Persons dealing with an agent, knowing that he acts only by virtue of a delegated power, must, at their peril, see in each case that the paper on which they rely "comes within the power under which the agent acts."
The Floyd Acceptances, 7 Wallace, 676.
Where the plaintiff in the suit is the payee of the instrument, the correctness of that rule cannot be questioned, and this court decided in that case that the same rule applies to every subsequent taker of the paper, adding, what is certainly correct, where the suit, as in this case, is in the name of the payee, "that the protection which commercial usage throws around negotiable paper cannot be used to establish the authority by which it was originally issued."
Cashiers are forbidden by the express decision of this court from making contracts on behalf of their banks not within the scope of their usual and ordinary powers, involving the payment of money, without an express delegation of authority from the directors.
United States v.
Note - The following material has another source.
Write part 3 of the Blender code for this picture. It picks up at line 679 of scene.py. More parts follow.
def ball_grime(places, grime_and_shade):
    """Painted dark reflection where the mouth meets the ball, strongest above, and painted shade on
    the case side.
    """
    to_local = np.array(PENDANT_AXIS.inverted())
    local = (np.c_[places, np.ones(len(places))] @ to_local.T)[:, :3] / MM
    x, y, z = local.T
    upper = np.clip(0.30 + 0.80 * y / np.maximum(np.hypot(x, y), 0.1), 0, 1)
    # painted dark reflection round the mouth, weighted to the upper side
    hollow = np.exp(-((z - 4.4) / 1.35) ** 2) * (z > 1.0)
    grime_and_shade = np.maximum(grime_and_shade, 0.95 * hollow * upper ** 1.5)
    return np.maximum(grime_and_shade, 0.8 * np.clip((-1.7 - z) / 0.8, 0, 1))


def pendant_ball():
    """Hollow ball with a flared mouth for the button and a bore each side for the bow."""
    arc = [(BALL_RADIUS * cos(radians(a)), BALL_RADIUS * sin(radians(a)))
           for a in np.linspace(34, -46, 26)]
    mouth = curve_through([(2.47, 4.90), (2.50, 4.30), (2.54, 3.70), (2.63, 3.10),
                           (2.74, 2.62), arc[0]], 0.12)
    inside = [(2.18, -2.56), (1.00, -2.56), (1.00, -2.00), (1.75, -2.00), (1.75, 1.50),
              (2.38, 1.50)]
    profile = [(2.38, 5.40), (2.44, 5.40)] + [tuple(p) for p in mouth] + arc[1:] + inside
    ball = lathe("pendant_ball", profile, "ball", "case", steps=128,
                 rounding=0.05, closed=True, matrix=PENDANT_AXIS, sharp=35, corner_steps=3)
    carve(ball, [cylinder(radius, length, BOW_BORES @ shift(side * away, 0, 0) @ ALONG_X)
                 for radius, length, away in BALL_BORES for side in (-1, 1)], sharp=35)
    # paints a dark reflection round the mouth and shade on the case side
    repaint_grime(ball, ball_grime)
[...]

Bank of Columbus, 21 Howard, 364.
Checks signed at the clearing-house and contracts for the purchase and sale of New York funds are authorized by the directors, and are sanctioned by usage, but cashiers have no such authority to certify checks for third persons, which was well known to the cashier of the plaintiff bank.
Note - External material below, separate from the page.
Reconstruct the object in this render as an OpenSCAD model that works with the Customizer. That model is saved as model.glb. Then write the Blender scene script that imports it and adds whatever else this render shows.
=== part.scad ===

Associations organized under the act of Congress to carry on the business of banking are required by the express words of the act to transact their usual business at an office or banking-house, located in the place specified in their organization certificate, and no individual officer ought to be allowed to leave his bank and go elsewhere to make large contracts without the instruction of the directors. Unless his power in that behalf is limited to the established place of business he may go wherever he pleases for that purpose, and if he certifies checks anywhere within the four seas of our continent, the bank is bound by his contracts. Stockholders and depositors should take warning if such is the law, as the National banks are liable at any moment to be overwhelmed with pecuniary obligations, and involved in utter ruin.